Eliminating the local measure of student growth, which has proven to be unreliable and incomparable across districts, would reduce the number of standardized tests students are required to take. Setting scoring bands at the state level would help prevent districts from undermining the integrity of the teacher evaluation process by watering down standards.

2. Reforming tenure

Governor Cuomo’s proposal to require that a teacher receive five consecutive annual ratings of “Effective” or “Highly Effective” before tenure is granted significantly raises the bar for tenure eligibility and for the teaching profession at large. Research shows that five years of performance represent a close reflection of teachers’ long-term performance.

3. Strengthening teacher prep programs

While education superpowers like Finland and Singapore recruit top candidates to its education schools, the U.S. consistently recruits teachers from the bottom of the applicant pool. Requiring that graduate teacher preparation programs put in place higher admissions standards and closing the weakest teacher education programs will improve the quality of instruction we deliver to kids across the board.

 

Protecting Students from Failure 

1. Protecting students from ineffective instruction

No student should have a teacher unequipped to do the job and should absolutely never suffer with ineffective teachers for multiple years, as theharm done to the student can be irreparable. We applaud Governor Cuomo’s proposal to prohibit the assignment of a student to ineffective teachers in consecutive school years.

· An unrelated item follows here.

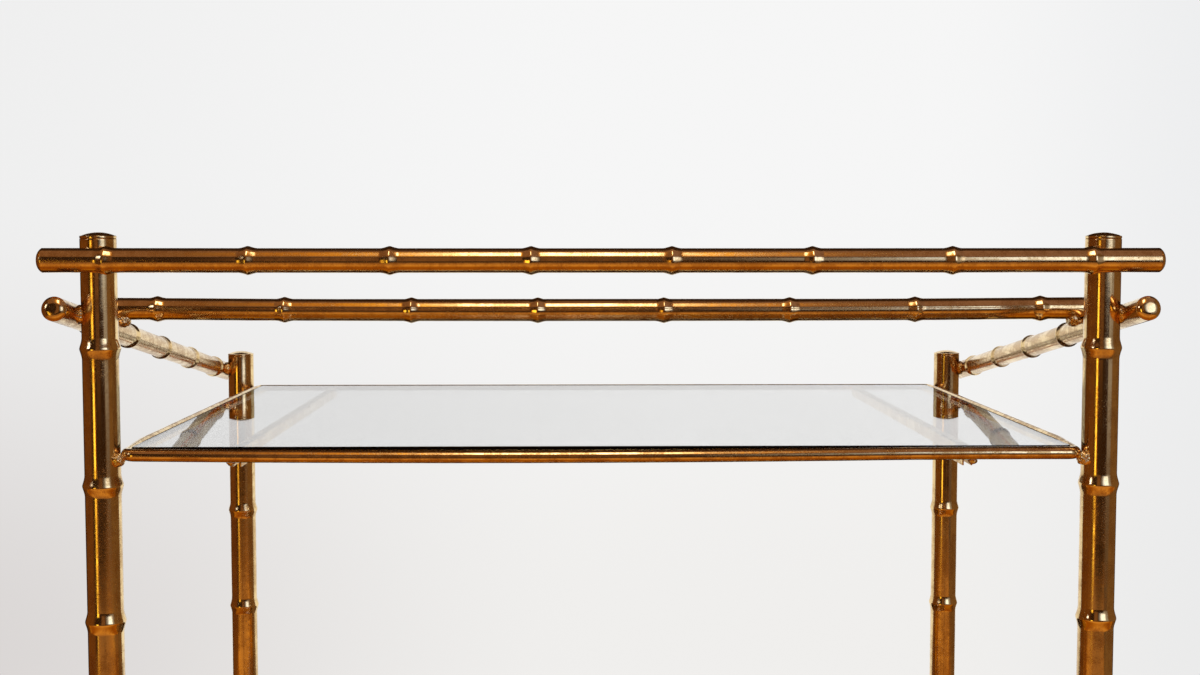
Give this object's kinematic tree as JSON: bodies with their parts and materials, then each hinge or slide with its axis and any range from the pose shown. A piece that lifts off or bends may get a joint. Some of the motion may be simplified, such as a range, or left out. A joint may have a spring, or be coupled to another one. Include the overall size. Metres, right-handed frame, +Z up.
{
  "type": "bar cart",
  "caption": "Serving cart on casters in brass bamboo tube, with a push handle, sloping side rails and glass shelves in brass frames.",
  "frame": {"origin": "on the floor, at the centre of the four legs", "axes": "+X along the handle, to the right as seen from the handle side; +Y from the handle side to the rear; +Z up"},
  "size_m": [0.6874, 0.4678, 0.7596],
  "materials": {
    "leg_brass": "aged polish",
    "rail_brass": "aged polish",
    "cap_brass": "aged polish",
    "frame_brass": "aged polish",
    "bearer_brass": "dull",
    "braze": "rough",
    "glass": "clear",
    "caster_brass": "plated",
    "steel": "plain",
    "wheel_disc": "matt",
    "tyre": "matt"
  },
  "bodies": {
    "cart": {"caster_sockets": "caster_brass", "caster_washers": "steel", "cross_rail": "rail_brass", "cross_rail_braze": "braze", "cross_rail_caps": "cap_brass", "front_left_leg": "leg_brass", "front_right_leg": "leg_brass", "handle_rail": "rail_brass", "handle_rail_braze": "braze", "handle_rail_caps": "cap_brass", "left_side_rail": "rail_brass", "leg_caps": "cap_brass", "lower_frame_braze": "braze", "lower_frame_front": "frame_brass", "lower_frame_rear": "frame_brass", "lower_glass": "glass", "lower_left_bearer": "bearer_brass", "lower_right_bearer": "bearer_brass", "rear_left_leg": "leg_brass", "rear_right_leg": "leg_brass", "right_side_rail": "rail_brass", "side_rail_braze": "braze", "side_rail_caps": "cap_brass", "upper_frame_braze": "braze", "upper_frame_front": "frame_brass", "upper_frame_rear": "frame_brass", "upper_glass": "glass", "upper_left_bearer": "bearer_brass", "upper_right_bearer": "bearer_brass"},
    "front_left_swivel": {"front_left_caster_fork": "caster_brass", "front_left_caster_stem": "steel", "front_left_caster_axle": "steel"},
    "front_left_wheel": {"front_left_wheel_disc": "wheel_disc", "front_left_tyre": "tyre"},
    "front_right_swivel": {"front_right_caster_fork": "caster_brass", "front_right_caster_stem": "steel", "front_right_caster_axle": "steel"},
    "front_right_wheel": {"front_right_wheel_disc": "wheel_disc", "front_right_tyre": "tyre"},
    "rear_left_swivel": {"rear_left_caster_fork": "caster_brass", "rear_left_caster_stem": "steel", "rear_left_caster_axle": "steel"},
    "rear_left_wheel": {"rear_left_wheel_disc": "wheel_disc", "rear_left_tyre": "tyre"},
    "rear_right_swivel": {"rear_right_caster_fork": "caster_brass", "rear_right_caster_stem": "steel", "rear_right_caster_axle": "steel"},
    "rear_right_wheel": {"rear_right_wheel_disc": "wheel_disc", "rear_right_tyre": "tyre"}
  },
  "joints": [
    {"name": "front_left_swivel_turn", "type": "hinge", "parent": "cart", "child": "front_left_swivel", "pos_m": [-0.312, -0.201, 0.0457], "axis": [0, 0, 1], "continuous": true},
    {"name": "front_left_wheel_spin", "type": "hinge", "parent": "front_left_swivel", "child": "front_left_wheel", "pos_m": [-0.312, -0.189, 0.02], "axis": [1, 0, 0], "continuous": true},
    {"name": "front_right_swivel_turn", "type": "hinge", "parent": "cart", "child": "front_right_swivel", "pos_m": [0.312, -0.201, 0.0457], "axis": [0, 0, 1], "continuous": true},
    {"name": "front_right_wheel_spin", "type": "hinge", "parent": "front_right_swivel", "child": "front_right_wheel", "pos_m": [0.312, -0.189, 0.02], "axis": [1, 0, 0], "continuous": true},
    {"name": "rear_left_swivel_turn", "type": "hinge", "parent": "cart", "child": "rear_left_swivel", "pos_m": [-0.312, 0.201, 0.0457], "axis": [0, 0, 1], "continuous": true},
    {"name": "rear_left_wheel_spin", "type": "hinge", "parent": "rear_left_swivel", "child": "rear_left_wheel", "pos_m": [-0.312, 0.213, 0.02], "axis": [1, 0, 0], "continuous": true},
    {"name": "rear_right_swivel_turn", "type": "hinge", "parent": "cart", "child": "rear_right_swivel", "pos_m": [0.312, 0.201, 0.0457], "axis": [0, 0, 1], "continuous": true},
    {"name": "rear_right_wheel_spin", "type": "hinge", "parent": "rear_right_swivel", "child": "rear_right_wheel", "pos_m": [0.312, 0.213, 0.02], "axis": [1, 0, 0], "continuous": true}
  ]
}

2. Transforming failing schools

Governor Cuomo is boldly standing up for students trapped in persistently failing schools, 93% of whom are students of color and 82% of whom are eligible for free or reduced price lunch. He has proposed legislation appointing receivers to oversee failing schools and districts, taking his cue from the Massachusetts model that has successfully spurred improvementsin struggling schools.

3. Fixing the teacher dismissal process

Removing grossly ineffective teachers from our schools is essential to getting our students the education they deserve. Currently the process for doing so is far too burdensome and expensive. The average proceeding for removing an incompetent teacher lasts 830 days and costs taxpayers $313,000. Over a 10-year period (1997-2007), under largely the same process, just 12 of New York City’s 75,000 teachers were dismissed for incompetence.

 

Giving Parents Greater School Choice

1. Raising the arbitrary cap on charter schools

With 50,000 students in New York City alone on waiting lists for a seat in a high quality charter school, raising the cap by 100 charter schools is clearly a step in the right direction.

2. Narrowing the charter-district funding gap

Charter schools only receive 67% of the per-pupil funding awarded to district schools. Recognizing the value of excellent charter schools for families and students in high‐need districts, the Governor has recommended an increase in per-pupil charter funding.

3. Establishing an education tax credit

Supporting private investments in educational programs will encourage contributions to public schools, nonprofits dedicated to the improvement of schools, local education funds, and organizations awarding educational scholarships. The education tax credit bill is supported by a coalition of community, labor, and religious groups.